Porque lo curioso de esta historia es que ha tenido un origen casi científico. Hablamos con desdén de las supersticiones antiguas y de los terrores medievales. Hablamos de las conquistas de la ciencia y de cómo van disipando las tinieblas de la barbarie y arrancando cada día un poco el ignorabimus eterno. Más, he aquí, que a juzgar por el espectáculo dado por el mundo en estos últimos meses, se diría que sólo cambia la epidermis de las cosas, pero que la humanidad es substancialmente la misma en todos los tiempos y a través de todos los estados de cultura. Cuando llega el caso de una alarma, ésta de reproduce como hace tres mil maños. Varía únicamente la modalidad, pero el fondo queda inalterado. Unas veces nos alarma lo que ignoramos, lo misterioso; otras veces, como ahora, lo que pretendemos saber, lo científico. Y ¿qué me importa si el error nace del arúspice, que pretende leer en las entrañas de una víctima sacrificada y en la dirección de la columna de humo de un fuego ritual, o si nace de un doctor moderno que, armado del espectroscopio, deduce que la humanidad desaparecerá intoxicada por los vapores de cianuro que forman el apéndice caudal del cometa? Los químicos de última hora no han sido mejor condición que los viejos astrólogos ni que los magos caldeos. Los augurios cabalísticos de un Arnaldo de Vilanova acaban de reproducirse bajo la apariencia de verdades experimentales y hechos de metódica observación. Y en muchas partes de la Europa civilizada las multitudes han pasado unos meses de verdadera inquietud y el terror ha enloquecido a muchos hermanos nuestros y ha causado no pocas víctimas.
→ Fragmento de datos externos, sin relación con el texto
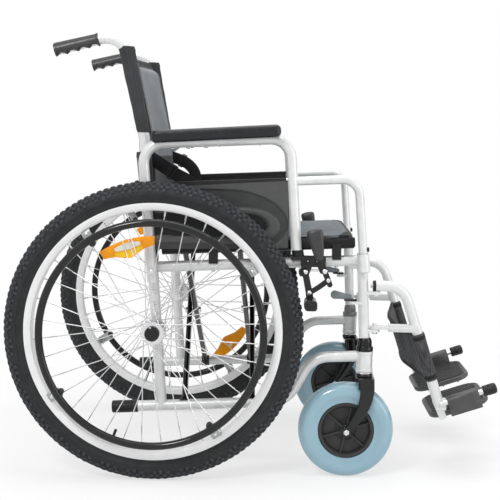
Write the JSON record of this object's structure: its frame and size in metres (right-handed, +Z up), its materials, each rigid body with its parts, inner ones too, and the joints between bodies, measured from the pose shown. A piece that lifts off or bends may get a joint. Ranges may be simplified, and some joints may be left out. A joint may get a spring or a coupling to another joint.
{
  "type": "wheelchair",
  "caption": "Folding self-propelled wheelchair with spoked rear wheels, handrims, swivel casters, flip-back armrests, swing-away legrests and lever brakes.",
  "frame": {"origin": "on the ground, under the middle of the overall length and width", "axes": "+X forward, +Y to the sitter's left, +Z up"},
  "size_m": [1.0112, 0.735, 0.9],
  "materials": {
    "frame_paint": "satin silver-grey paint",
    "bright_steel": "plated, bright",
    "black_paint": "satin black paint",
    "tyre": "matt dark grey rubber",
    "caster_tyre": "smooth blue-grey rubber",
    "dark_plastic": "moulded",
    "black_plastic": "moulded",
    "grey_cloth": "woven nylon",
    "black_cloth": "mesh webbing",
    "reflector": "prismatic orange"
  },
  "bodies": {
    "side_frame_right": {"side_frame_right": "frame_paint", "rear_post_right": "frame_paint", "push_grip_right": "black_plastic", "tip_cap_right": "black_plastic", "rear_axle_right": "bright_steel", "caster_boot_right": "black_plastic", "brake_bracket_right": "black_paint", "back_right": "grey_cloth"},
    "brace_a": {"brace_a": "black_paint", "seat_left": "grey_cloth"},
    "brace_b": {"brace_b": "black_paint", "seat_right": "grey_cloth"},
    "side_frame_left": {"side_frame_left": "frame_paint", "rear_post_left": "frame_paint", "push_grip_left": "black_plastic", "tip_cap_left": "black_plastic", "rear_axle_left": "bright_steel", "caster_boot_left": "black_plastic", "brake_bracket_left": "black_paint", "back_left": "grey_cloth"},
    "rear_wheel_right": {"rear_tyre_right": "tyre", "rear_wheel_right": "bright_steel", "handrim_right": "black_paint", "spoke_reflector_right": "reflector"},
    "caster_fork_right": {"caster_fork_right": "black_paint"},
    "caster_wheel_right": {"caster_tyre_right": "caster_tyre", "caster_rim_right": "dark_plastic"},
    "armrest_right": {"armrest_frame_right": "frame_paint", "arm_pad_right": "black_plastic", "side_guard_right": "dark_plastic"},
    "arm_latch_right": {"arm_latch_right": "black_plastic"},
    "brake_lever_right": {"brake_lever_right": "black_plastic"},
    "brake_link_right": {"brake_link_right": "black_paint"},
    "brake_shoe_arm_right": {"brake_shoe_arm_right": "black_paint"},
    "legrest_right": {"hanger_right": "frame_paint", "bumper_right": "black_plastic", "calf_strap_right": "black_cloth"},
    "footplate_right": {"footplate_right": "dark_plastic"},
    "release_lever_right": {"release_lever_right": "black_plastic"},
    "rear_wheel_left": {"rear_tyre_left": "tyre", "rear_wheel_left": "bright_steel", "handrim_left": "black_paint", "spoke_reflector_left": "reflector"},
    "caster_fork_left": {"caster_fork_left": "black_paint"},
    "caster_wheel_left": {"caster_tyre_left": "caster_tyre", "caster_rim_left": "dark_plastic"},
    "armrest_left": {"armrest_frame_left": "frame_paint", "arm_pad_left": "black_plastic", "side_guard_left": "dark_plastic"},
    "arm_latch_left": {"arm_latch_left": "black_plastic"},
    "brake_lever_left": {"brake_lever_left": "black_plastic"},
    "brake_link_left": {"brake_link_left": "black_paint"},
    "brake_shoe_arm_left": {"brake_shoe_arm_left": "black_paint"},
    "legrest_left": {"hanger_left": "frame_paint", "bumper_left": "black_plastic", "calf_strap_left": "black_cloth"},
    "footplate_left": {"footplate_left": "dark_plastic"},
    "release_lever_left": {"release_lever_left": "black_plastic"}
  },
  "joints": [
    {"name": "fold", "type": "hinge", "parent": "side_frame_right", "child": "brace_a", "pos_m": [-0.20424, -0.246, 0.1377], "axis": [0.9985, 0, 0.0546], "range_deg": [0, 42], "deforming": ["seat_right", "seat_left", "back_right", "back_left", "calf_strap_right", "calf_strap_left"]},
    {"name": "cross_pivot", "type": "hinge", "parent": "brace_a", "child": "brace_b", "pos_m": [-0.21312, 0, 0.30011], "axis": [0.9985, 0, 0.0546], "range_deg": [-84, 0]},
    {"name": "left_rail_pivot", "type": "hinge", "parent": "brace_b", "child": "side_frame_left", "pos_m": [-0.20424, 0.246, 0.1377], "axis": [0.9985, 0, 0.0546], "range_deg": [0, 42]},
    {"name": "rear_wheel_right", "type": "hinge", "parent": "side_frame_right", "child": "rear_wheel_right", "pos_m": [-0.20424, -0.31, 0.303], "axis": [0, 1, 0], "continuous": true},
    {"name": "caster_swivel_right", "type": "hinge", "parent": "side_frame_right", "child": "caster_fork_right", "pos_m": [0.22576, -0.246, 0.2187], "axis": [0, 0, 1], "continuous": true},
    {"name": "caster_wheel_right", "type": "hinge", "parent": "caster_fork_right", "child": "caster_wheel_right", "pos_m": [0.19096, -0.246, 0.0985], "axis": [0, 1, 0], "continuous": true},
    {"name": "armrest_right", "type": "hinge", "parent": "side_frame_right", "child": "armrest_right", "pos_m": [-0.21317, -0.2705, 0.421], "axis": [0, -1, 0], "range_deg": [0, 72]},
    {"name": "arm_latch_right", "type": "slide", "parent": "armrest_right", "child": "arm_latch_right", "axis": [-1, 0, 0], "range_m": [0, 0.0035], "stiffness_N_per_m": 300},
    {"name": "brake_lever_right", "type": "hinge", "parent": "side_frame_right", "child": "brake_lever_right", "pos_m": [0.13806, -0.283, 0.4295], "axis": [0, 1, 0], "range_deg": [-20, 10.8]},
    {"name": "brake_link_right", "type": "hinge", "parent": "brake_lever_right", "child": "brake_link_right", "pos_m": [0.14556, -0.2785, 0.4113], "axis": [0, 1, 0], "range_deg": [-9.8, 18.1]},
    {"name": "brake_shoe_arm_right", "type": "hinge", "parent": "side_frame_right", "child": "brake_shoe_arm_right", "pos_m": [0.09896, -0.274, 0.4266], "axis": [0, 1, 0], "range_deg": [-9.9, 5.4]},
    {"name": "legrest_right", "type": "hinge", "parent": "side_frame_right", "child": "legrest_right", "pos_m": [0.24526, -0.246, 0.398], "axis": [0, 0, -1], "range_deg": [0, 100]},
    {"name": "footplate_right", "type": "hinge", "parent": "legrest_right", "child": "footplate_right", "pos_m": [0.48876, -0.228, 0.1845], "axis": [0.9472, 0, 0.3206], "range_deg": [0, 94]},
    {"name": "release_lever_right", "type": "hinge", "parent": "side_frame_right", "child": "release_lever_right", "pos_m": [0.20076, -0.246, 0.366], "axis": [0, 0, 1], "range_deg": [0, 15], "stiffness_Nm_per_rad": 0.05},
    {"name": "rear_wheel_left", "type": "hinge", "parent": "side_frame_left", "child": "rear_wheel_left", "pos_m": [-0.20424, 0.31, 0.303], "axis": [0, 1, 0], "continuous": true},
    {"name": "caster_swivel_left", "type": "hinge", "parent": "side_frame_left", "child": "caster_fork_left", "pos_m": [0.22576, 0.246, 0.2187], "axis": [0, 0, 1], "continuous": true},
    {"name": "caster_wheel_left", "type": "hinge", "parent": "caster_fork_left", "child": "caster_wheel_left", "pos_m": [0.19096, 0.246, 0.0985], "axis": [0, 1, 0], "continuous": true},
    {"name": "armrest_left", "type": "hinge", "parent": "side_frame_left", "child": "armrest_left", "pos_m": [-0.21317, 0.2705, 0.421], "axis": [0, -1, 0], "range_deg": [0, 72]},
    {"name": "arm_latch_left", "type": "slide", "parent": "armrest_left", "child": "arm_latch_left", "axis": [-1, 0, 0], "range_m": [0, 0.0035], "stiffness_N_per_m": 300},
    {"name": "brake_lever_left", "type": "hinge", "parent": "side_frame_left", "child": "brake_lever_left", "pos_m": [0.13806, 0.283, 0.4295], "axis": [0, 1, 0], "range_deg": [-20, 10.8]},
    {"name": "brake_link_left", "type": "hinge", "parent": "brake_lever_left", "child": "brake_link_left", "pos_m": [0.14556, 0.2785, 0.4113], "axis": [0, 1, 0], "range_deg": [-9.8, 18.1]},
    {"name": "brake_shoe_arm_left", "type": "hinge", "parent": "side_frame_left", "child": "brake_shoe_arm_left", "pos_m": [0.09896, 0.274, 0.4266], "axis": [0, 1, 0], "range_deg": [-9.9, 5.4]},
    {"name": "legrest_left", "type": "hinge", "parent": "side_frame_left", "child": "legrest_left", "pos_m": [0.24526, 0.246, 0.398], "axis": [0, 0, 1], "range_deg": [0, 100]},
    {"name": "footplate_left", "type": "hinge", "parent": "legrest_left", "child": "footplate_left", "pos_m": [0.48876, 0.228, 0.1845], "axis": [-0.9472, 0, -0.3206], "range_deg": [0, 94]},
    {"name": "release_lever_left", "type": "hinge", "parent": "side_frame_left", "child": "release_lever_left", "pos_m": [0.20076, 0.246, 0.366], "axis": [0, 0, -1], "range_deg": [0, 15], "stiffness_Nm_per_rad": 0.05}
  ],
  "couplings": [
    {"joint": "cross_pivot", "follows": "fold", "ratio": -2},
    {"joint": "left_rail_pivot", "follows": "fold", "ratio": 1},
    {"joint": "brake_link_right", "follows": "brake_lever_right", "ratio": -0.9},
    {"joint": "brake_shoe_arm_right", "follows": "brake_lever_right", "ratio": 0.49},
    {"joint": "footplate_right", "follows": "fold", "ratio": 2.238},
    {"joint": "brake_link_left", "follows": "brake_lever_left", "ratio": -0.9},
    {"joint": "brake_shoe_arm_left", "follows": "brake_lever_left", "ratio": 0.49},
    {"joint": "footplate_left", "follows": "fold", "ratio": 2.238}
  ]
}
En esta ocasión Barcelona se ha distinguido por su sensatez, es decir, por su estado de perfecta indiferencia ante un fenómeno absolutamente normal. Ni ha registrado escenas grotescas de pánico colectivo, ni pasiones de ánimo y suicidios individuales, ni se entregó tampoco a los transportes de alegría ignorante o forzada que tomaron en algunas capitales aspecto de ganas de aturdirse. Verdad es que la prensa sensacional o “amarilla” de todo el globo, tomó el asunto por su cuenta y ensayó una nueva forma de reporterismo alarmista: la forma astronómica, todavía inédita. (…) Faltaba el terror nuevo: el cósmico, el interplanetario; y el cometa Halley ha servido para introducirlo y para ensayar esa nueva excitación de la sensibilidad humana…

Hubiera gustado el señor Oliver de contemplar el regreso del Halley, cosa que sucedió en 1986, para demostrar que, al menos en cuanto a pánico cometario, aquí ya estábamos vacunados. Una pena que los terrores que, en breve, iban a invadir la pacífica Europa de 1910, fueran mucho más reales que la temida pero inocua cola del Halley, pues la Gran Guerra se encontraba a las puertas.